Li Qingru, a researcher at the Chinese Academy of Social Sciences, warned that the reduction of overseas asset holdings by Japanese financial institutions will further tighten global liquidity. This contraction, transmitted through international investor portfolios, will drive up global risk premiums, worsening the financing environment for developing countries and potentially triggering localized debt crises.
The most peculiar phenomenon in the JGB storm is the "inverse reaction" of the Japanese stock market—the Nikkei 225 has strengthened against the trend to reach record highs, creating a spectacle of "equity-bond divergence." This is driven not by improved economic fundamentals, but by the "cross-market migration" of domestic capital.
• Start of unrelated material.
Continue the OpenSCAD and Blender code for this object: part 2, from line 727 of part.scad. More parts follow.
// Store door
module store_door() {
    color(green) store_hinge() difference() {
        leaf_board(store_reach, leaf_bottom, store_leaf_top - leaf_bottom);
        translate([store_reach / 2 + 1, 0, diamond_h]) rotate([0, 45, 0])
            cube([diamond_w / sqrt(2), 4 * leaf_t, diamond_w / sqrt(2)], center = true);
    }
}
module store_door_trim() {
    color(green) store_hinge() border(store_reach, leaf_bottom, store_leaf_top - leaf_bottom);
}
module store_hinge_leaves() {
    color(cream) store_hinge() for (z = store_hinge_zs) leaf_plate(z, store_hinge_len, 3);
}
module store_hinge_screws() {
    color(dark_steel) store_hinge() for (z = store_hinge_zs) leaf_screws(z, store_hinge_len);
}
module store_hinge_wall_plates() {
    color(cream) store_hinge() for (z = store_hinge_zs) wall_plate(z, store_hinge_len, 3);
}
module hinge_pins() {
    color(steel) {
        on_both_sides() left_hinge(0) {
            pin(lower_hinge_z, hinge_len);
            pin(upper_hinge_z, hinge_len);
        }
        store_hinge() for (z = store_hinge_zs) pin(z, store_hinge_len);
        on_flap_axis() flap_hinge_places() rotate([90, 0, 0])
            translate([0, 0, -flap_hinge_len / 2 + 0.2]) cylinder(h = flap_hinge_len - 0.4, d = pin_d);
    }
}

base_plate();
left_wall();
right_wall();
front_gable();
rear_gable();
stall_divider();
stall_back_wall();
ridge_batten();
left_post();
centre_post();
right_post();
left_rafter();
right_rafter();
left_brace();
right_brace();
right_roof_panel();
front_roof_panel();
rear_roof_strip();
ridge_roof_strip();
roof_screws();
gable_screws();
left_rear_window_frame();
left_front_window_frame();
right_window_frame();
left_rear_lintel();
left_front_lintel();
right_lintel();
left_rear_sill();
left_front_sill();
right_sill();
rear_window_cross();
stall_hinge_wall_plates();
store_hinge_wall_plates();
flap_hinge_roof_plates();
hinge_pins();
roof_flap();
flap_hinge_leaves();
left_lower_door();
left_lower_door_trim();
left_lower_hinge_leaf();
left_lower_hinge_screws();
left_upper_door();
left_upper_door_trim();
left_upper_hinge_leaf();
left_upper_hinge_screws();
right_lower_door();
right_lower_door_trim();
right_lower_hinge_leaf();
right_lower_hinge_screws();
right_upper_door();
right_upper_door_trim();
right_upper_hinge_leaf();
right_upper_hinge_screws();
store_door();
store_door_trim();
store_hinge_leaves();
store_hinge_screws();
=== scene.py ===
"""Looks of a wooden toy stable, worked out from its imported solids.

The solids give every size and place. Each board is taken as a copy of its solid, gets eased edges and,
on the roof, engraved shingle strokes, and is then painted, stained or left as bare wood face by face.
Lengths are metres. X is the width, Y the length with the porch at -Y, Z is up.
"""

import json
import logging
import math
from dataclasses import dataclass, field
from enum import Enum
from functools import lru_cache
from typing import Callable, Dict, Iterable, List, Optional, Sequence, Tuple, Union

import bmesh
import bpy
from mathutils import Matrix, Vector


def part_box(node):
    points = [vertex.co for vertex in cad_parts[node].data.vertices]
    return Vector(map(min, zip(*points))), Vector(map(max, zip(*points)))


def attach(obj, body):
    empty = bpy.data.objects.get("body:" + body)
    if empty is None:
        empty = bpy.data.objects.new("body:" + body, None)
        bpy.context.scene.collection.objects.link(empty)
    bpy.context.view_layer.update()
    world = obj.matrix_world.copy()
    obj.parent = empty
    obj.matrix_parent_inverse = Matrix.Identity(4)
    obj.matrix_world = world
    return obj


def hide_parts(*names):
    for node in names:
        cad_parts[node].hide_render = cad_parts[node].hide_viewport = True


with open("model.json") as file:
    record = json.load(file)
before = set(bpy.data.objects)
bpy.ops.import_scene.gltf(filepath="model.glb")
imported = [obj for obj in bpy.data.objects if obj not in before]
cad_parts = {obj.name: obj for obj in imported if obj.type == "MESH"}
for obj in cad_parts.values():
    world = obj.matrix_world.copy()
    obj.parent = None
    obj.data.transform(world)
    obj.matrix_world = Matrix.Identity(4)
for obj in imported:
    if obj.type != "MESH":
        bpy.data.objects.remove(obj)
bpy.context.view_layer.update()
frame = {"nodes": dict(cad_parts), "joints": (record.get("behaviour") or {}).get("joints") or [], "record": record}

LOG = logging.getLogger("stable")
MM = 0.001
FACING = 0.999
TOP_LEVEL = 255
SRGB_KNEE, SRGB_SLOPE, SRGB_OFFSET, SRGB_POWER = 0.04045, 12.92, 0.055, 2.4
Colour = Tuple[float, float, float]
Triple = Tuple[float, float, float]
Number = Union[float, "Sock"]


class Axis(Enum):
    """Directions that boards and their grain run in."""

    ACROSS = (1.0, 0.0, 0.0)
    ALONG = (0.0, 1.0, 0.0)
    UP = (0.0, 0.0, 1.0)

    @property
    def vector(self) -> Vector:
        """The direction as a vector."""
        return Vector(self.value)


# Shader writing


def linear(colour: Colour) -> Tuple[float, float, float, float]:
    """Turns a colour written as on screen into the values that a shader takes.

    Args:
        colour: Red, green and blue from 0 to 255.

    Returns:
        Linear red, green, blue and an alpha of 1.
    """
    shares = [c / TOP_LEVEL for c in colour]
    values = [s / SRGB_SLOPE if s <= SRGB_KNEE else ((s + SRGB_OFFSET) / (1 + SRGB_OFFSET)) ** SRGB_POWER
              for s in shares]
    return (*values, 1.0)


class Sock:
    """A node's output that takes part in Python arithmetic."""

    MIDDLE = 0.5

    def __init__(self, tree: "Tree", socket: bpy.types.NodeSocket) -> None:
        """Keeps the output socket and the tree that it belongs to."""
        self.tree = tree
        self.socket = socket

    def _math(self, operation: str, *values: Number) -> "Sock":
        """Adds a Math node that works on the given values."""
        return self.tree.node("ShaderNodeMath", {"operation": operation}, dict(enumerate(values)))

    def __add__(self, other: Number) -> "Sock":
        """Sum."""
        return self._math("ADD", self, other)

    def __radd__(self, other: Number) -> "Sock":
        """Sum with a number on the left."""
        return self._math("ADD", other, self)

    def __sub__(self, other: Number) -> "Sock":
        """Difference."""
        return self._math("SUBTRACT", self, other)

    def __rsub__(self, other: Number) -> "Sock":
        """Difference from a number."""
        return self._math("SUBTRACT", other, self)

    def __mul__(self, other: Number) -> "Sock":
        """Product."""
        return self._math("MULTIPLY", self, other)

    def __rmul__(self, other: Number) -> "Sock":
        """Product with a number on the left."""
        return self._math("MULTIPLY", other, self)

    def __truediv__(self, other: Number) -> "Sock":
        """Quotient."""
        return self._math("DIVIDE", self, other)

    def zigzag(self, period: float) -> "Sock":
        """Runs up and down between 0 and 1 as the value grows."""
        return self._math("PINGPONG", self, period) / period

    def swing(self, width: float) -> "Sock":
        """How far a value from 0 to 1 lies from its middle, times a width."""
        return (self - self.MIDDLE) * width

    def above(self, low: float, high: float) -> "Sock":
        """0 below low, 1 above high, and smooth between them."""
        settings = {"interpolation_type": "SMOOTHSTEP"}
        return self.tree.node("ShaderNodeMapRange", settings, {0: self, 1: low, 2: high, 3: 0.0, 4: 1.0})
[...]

On one hand, investors are withdrawing funds from the plunging bond market and pouring them into stocks in search of safety and returns. On the other hand, a weaker yen benefits the earnings of export enterprises, combined with a rally in the food retail sector due to expected consumption tax cuts (7&i Holdings up 5%, Ajinomoto up 6.07%), which has propped up the stock market. However, this prosperity is extremely fragile; if JGB yields climb further, capital flight will follow, leaving Japanese stocks vulnerable to a double blow to valuations and liquidity.
The outcome of Takaichi's election will serve as a "watershed" for global capital flows. If the LDP wins, further fiscal expansion will push JGB yields above 4.5%, accelerating capital repatriation and the unwinding of the carry trade, thereby intensifying global market volatility; if there is an election upset, policy uncertainty will trigger brief safe-haven sentiment, though the yen's long-term weakness remains difficult to reverse.
For global investors, the asset valuation framework reliant on low-interest yen leverage has completely collapsed, making high-dividend, low-volatility assets the new safe havens. For central banks worldwide, managing the capital shocks triggered by JGB volatility and balancing growth with risk mitigation will be an unprecedented challenge.